Begin with the first line of the listing and quote every line through the one containing "obj.parent = empty"; give only those lines.

Part of a data file:
================
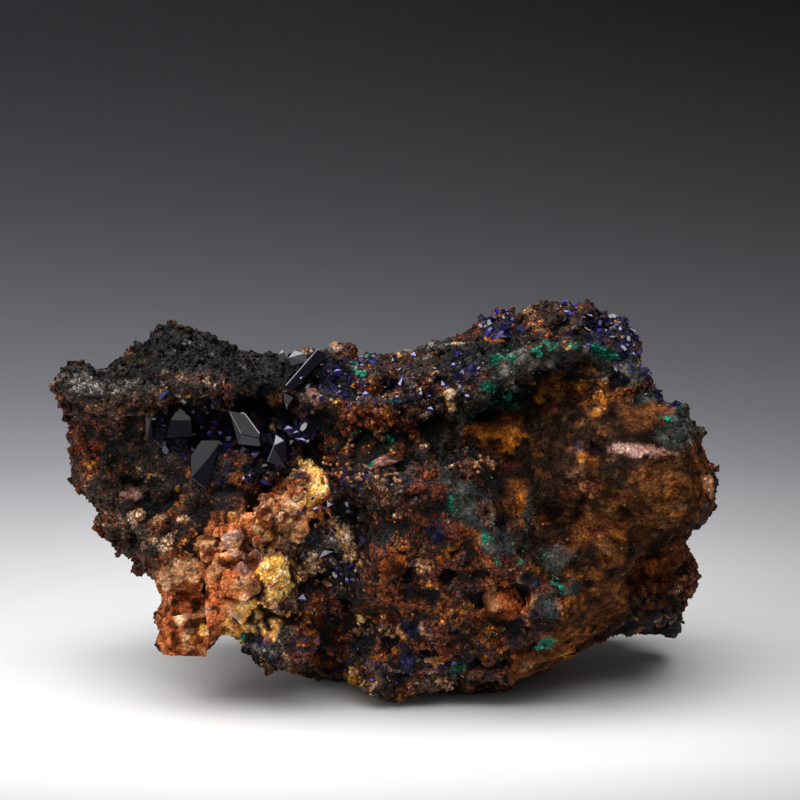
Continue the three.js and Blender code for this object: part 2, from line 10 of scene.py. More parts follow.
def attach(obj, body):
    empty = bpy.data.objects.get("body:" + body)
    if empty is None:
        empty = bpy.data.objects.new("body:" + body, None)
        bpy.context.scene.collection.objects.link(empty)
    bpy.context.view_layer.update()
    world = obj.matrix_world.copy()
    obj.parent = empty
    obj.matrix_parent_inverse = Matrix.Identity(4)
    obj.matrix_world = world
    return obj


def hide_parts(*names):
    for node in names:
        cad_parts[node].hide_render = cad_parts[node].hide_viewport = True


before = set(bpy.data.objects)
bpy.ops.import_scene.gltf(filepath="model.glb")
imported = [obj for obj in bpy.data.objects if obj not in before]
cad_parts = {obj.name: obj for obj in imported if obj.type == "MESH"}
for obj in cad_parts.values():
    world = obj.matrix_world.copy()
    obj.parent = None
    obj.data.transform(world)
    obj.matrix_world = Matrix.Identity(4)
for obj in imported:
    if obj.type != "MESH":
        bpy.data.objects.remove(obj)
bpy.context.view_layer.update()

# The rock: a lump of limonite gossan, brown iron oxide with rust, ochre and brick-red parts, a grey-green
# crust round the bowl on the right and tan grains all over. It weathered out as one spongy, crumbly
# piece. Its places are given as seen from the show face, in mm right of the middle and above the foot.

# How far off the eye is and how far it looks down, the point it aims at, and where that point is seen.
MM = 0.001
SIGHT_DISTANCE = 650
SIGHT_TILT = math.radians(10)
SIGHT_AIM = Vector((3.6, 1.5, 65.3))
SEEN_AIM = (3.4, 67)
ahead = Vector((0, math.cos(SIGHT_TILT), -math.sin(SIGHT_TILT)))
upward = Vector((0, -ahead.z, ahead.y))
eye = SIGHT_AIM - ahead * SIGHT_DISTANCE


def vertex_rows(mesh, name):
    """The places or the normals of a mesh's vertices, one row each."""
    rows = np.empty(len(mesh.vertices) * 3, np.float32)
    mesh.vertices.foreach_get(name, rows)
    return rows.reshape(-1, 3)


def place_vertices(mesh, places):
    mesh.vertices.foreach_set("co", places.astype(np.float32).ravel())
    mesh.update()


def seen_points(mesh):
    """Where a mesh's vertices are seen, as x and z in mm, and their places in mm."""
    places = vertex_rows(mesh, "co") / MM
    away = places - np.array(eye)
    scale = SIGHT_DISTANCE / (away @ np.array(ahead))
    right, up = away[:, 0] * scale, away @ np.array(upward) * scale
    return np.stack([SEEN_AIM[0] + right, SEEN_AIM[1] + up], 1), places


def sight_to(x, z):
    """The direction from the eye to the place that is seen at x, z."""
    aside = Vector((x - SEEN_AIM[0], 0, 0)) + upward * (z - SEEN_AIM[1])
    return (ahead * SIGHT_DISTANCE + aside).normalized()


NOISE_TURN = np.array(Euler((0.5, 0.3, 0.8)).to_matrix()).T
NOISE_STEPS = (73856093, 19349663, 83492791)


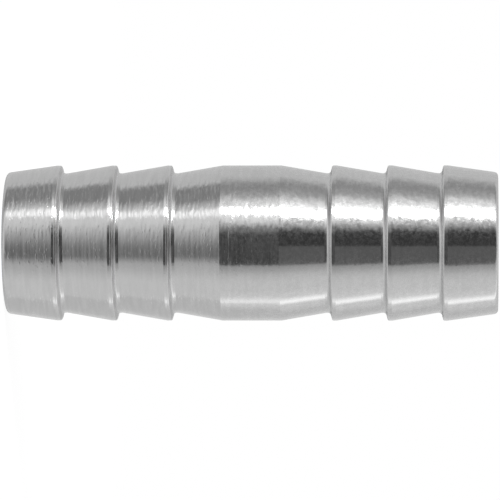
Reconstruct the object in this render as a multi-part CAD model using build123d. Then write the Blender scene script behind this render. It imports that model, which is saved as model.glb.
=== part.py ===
================
Result:
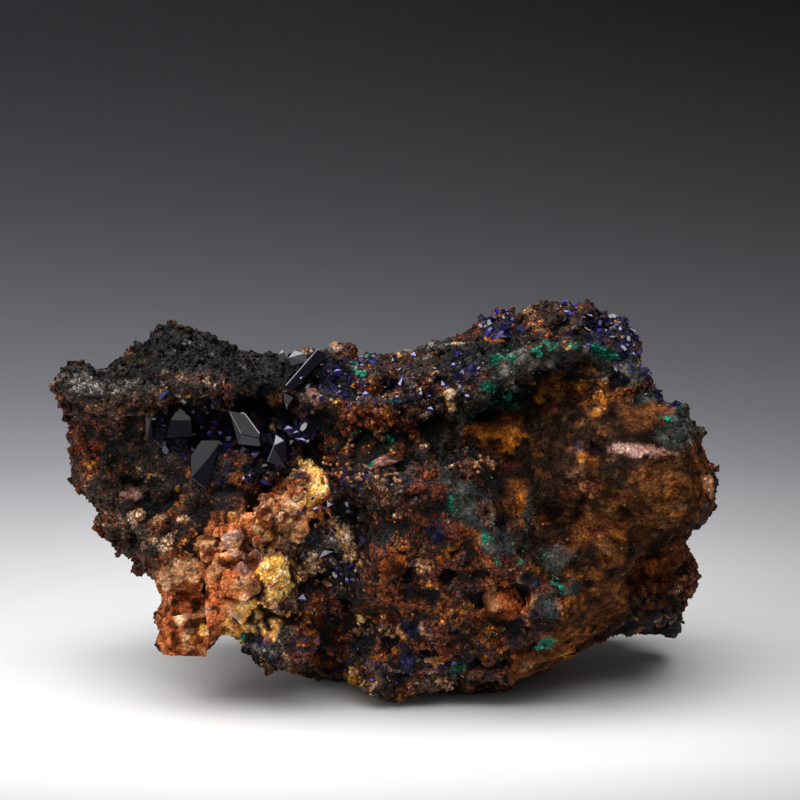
Continue the three.js and Blender code for this object: part 2, from line 10 of scene.py. More parts follow.
def attach(obj, body):
    empty = bpy.data.objects.get("body:" + body)
    if empty is None:
        empty = bpy.data.objects.new("body:" + body, None)
        bpy.context.scene.collection.objects.link(empty)
    bpy.context.view_layer.update()
    world = obj.matrix_world.copy()
    obj.parent = empty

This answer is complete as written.